設計事務所を経営する一級建築士が、鉄筋を何本か間引いた設計をしたせいで、軽い地震でもホテルやマンションが倒壊するというニュースが全国に波紋を広げている。ビルを建てた建設会社は、設計どおり建てたのだから責任はないといっているが、建設中にコンクリートの中に埋める鉄筋の本数が少ないと、経験で判らなかっただろうか。

渦中の一級建築士は、テレビのインタビューに、鉄筋の本数を基準よりも節約する「風潮」が業界内にあったという。「風潮」に逆らうならビジネスを失うぞと脅迫され、やむなく手を抜いたと、平然と述べる姿に嘔気を覚えた。

これを手術に置き換えてみよう。わたしが或る病院に、外科医として勤務していると仮定する。病院のオーナーから経営改善のため、手術中に使う縫合糸の本数を間引いて使えという「圧力」を受けたとしよう。縫合数を間引いた手抜き手術をすると、縫った傷は開いて、患者は生命を落とす。オーナーは、手抜き手術をしなければ、クビにするぞと圧力をかける。

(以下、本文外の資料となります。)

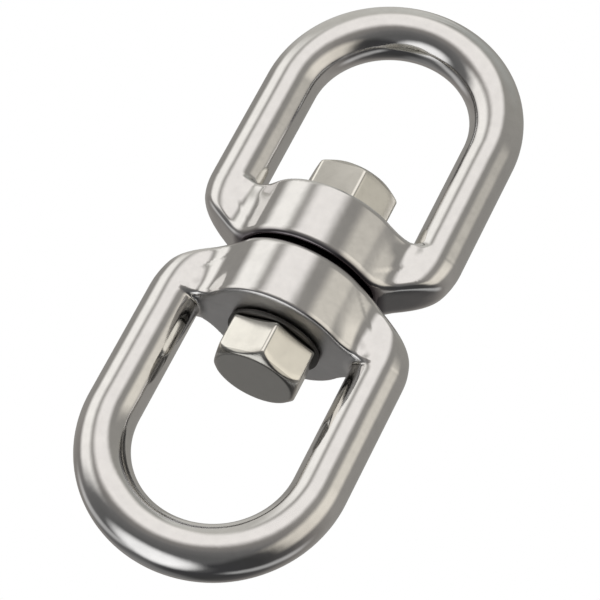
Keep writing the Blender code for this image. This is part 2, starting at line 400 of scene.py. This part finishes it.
def fix_winding(mesh):
    """Turn the faces outwards if the mesh came out inside out."""
    bm = bmesh.new()
    bm.from_mesh(mesh)
    bmesh.ops.recalc_face_normals(bm, faces=bm.faces)
    bm.to_mesh(mesh)
    bm.free()


def make_nut():
    base_z = HEX_BASE_Z
    end_z = base_z + NUT_HEIGHT
    inner = BOLT_RADIUS + NUT_BORE_GAP
    inner_ring = inner + NUT_BORE_CHAMFER
    hexagon = hexagon_field(NUT_TURN, base_z, end_z, NUT_END_RADIUS, NUT_CHAMFER)
    angles = HEX_ANGLES + NUT_TURN
    rows = hexagon_rows(
        NUT_TURN, base_z, end_z, NUT_END_RADIUS, NUT_CHAMFER, inner_ring, inner_ring
    )
    points, _ = settle(hexagon, np.concatenate(rows))
    count = len(rows)
    heights = (end_z - NUT_BORE_CHAMFER, end_z - 3.0, base_z + NUT_BORE_CHAMFER)
    bore = turned_rows([(inner, z) for z in heights], angles)
    vertices = np.concatenate([points, *bore])
    faces = ring_faces(count + len(bore), len(angles), True)
    obj = add_piece("hex_nut_m10", vertices, None, faces)
    shade_by_field(obj, hexagon, count * len(angles))
    return obj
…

さて、どうするか。

わたしは躊躇せず、直ちにその病院を辞める。そしてオーナーから「圧力」があった事実を公表する。そう決断する勇気を持たぬものは、メスを持ってはならない。そう教わり教えてきた。

判断と実施が人命に関与する職業にあるものは、余人の持たぬ資格に対し免許を与えられる。免許は、資格の範疇において判断と実施を行う際、正義(fairness)を貫くことを前提にしている。医師は医療行為に際し「行為が患者の利益に供するか否か」を基本に判断し実施する。

一級建築士も外科医も、判断と実施が人命に関わる自己完結型の職業だ。「圧力」ごときに押され、ひとの生命を粗末に扱うことは許されない。「自己のビジネスを守るため鉄筋を抜いた設計をした」と他人事のように語る一級建築士に、現代の底知れぬ不気味さを覚えた。